Proje Türkiye’nin her bölgesinde uygulanacak mı?
Evet, proje her bölgeyi kapsayacak. Özellikle de aile yapısında bir değişim olmasını asla istemiyoruz. Hatta aile yapısını güçlendirmesini planlıyoruz. Akut şiddete maruz kalmış kadın zaten devlet tarafından her türlü olanak sağlanarak koruma altına alınıyor. Bizim proje de akut şiddet dışında sadece eşi ölmüş, kimsesi olmayan ya da destek görmeyen, okuyamayan, geliri olmayan, koruma altına alınan ancak 18 yaş sonrasında kurum dışı kalan dezavantajlı kızlarımız ve muhtaç kadınlarımızı hedefliyor. Proje hayata geçtiğinde sığınma evlerinin yükünü hafifletecek. En önemlisi de, kadın emeğini ekonomiye dönüştürerek, kadının toplumdaki yerini güçlendirmeyi hedefliyoruz. Onu, ayaklarının üzerinde durabilecek konuma getirmeyi hedefliyoruz.
Projenin başarıyla sonuçlanması için kimlerden ne tür destekler bekliyorsunuz?

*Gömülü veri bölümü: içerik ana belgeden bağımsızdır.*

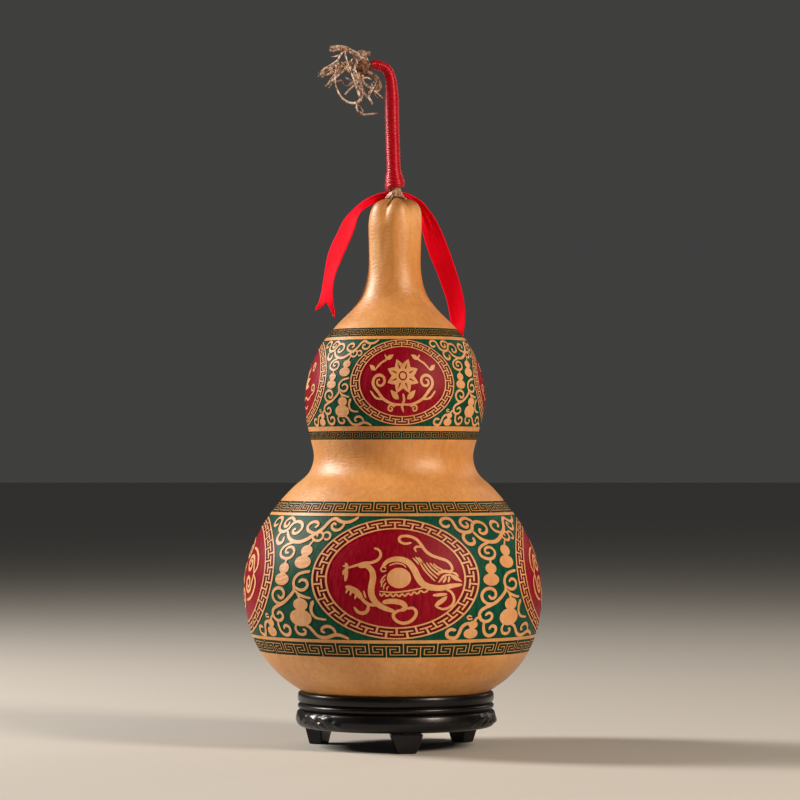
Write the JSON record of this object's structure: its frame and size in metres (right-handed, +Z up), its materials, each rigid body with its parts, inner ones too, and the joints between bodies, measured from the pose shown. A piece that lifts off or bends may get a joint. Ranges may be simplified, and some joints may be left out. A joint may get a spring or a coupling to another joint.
{
  "type": "dried bottle gourd on a stand",
  "caption": "Painted dried bottle gourd with a thread-wound stem, a dried tendril tuft and a ribbon, resting on a turned three-footed stand.",
  "frame": {"origin": "on the surface that the feet stand on, under the middle of the box round the object, which is the middle of the lower bulb", "axes": "+Z up along the gourd towards its stem, -Y the front, +X to the right seen from the front"},
  "size_m": [0.1429, 0.1419, 0.3364],
  "materials": {
    "gourd_skin": "dried gourd rind, waxed, tan with painted and engraved bands",
    "dried_vine": "dry, matt, striated",
    "silk_thread": "fine silk thread wound tightly",
    "satin_ribbon": "satin weave, bright red",
    "black_lacquer": "black gloss lacquer on turned wood"
  },
  "bodies": {
    "root": {"gourd": "gourd_skin", "vine_stem": "dried_vine", "thread_wrap": "silk_thread", "ribbon": "satin_ribbon", "stand_body": "black_lacquer", "stand_foot_1": "black_lacquer", "stand_foot_2": "black_lacquer", "stand_foot_3": "black_lacquer"}
  },
  "joints": []
}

Yüksek egolardan arınarak dünyaya sevgiyle bakmamız gerekiyor. En önemlisi de, her şeyi devletten beklememeliyiz, bizlere de çok iş düşüyor. El ele verip sorunlarımıza merhem olmalıyız. Ancak o zaman altyapısı sağlam güçlü toplum oluruz. Yeniden sevmeyi, gülümsemeyi ve merhametli olmayı öğrenmeliyiz.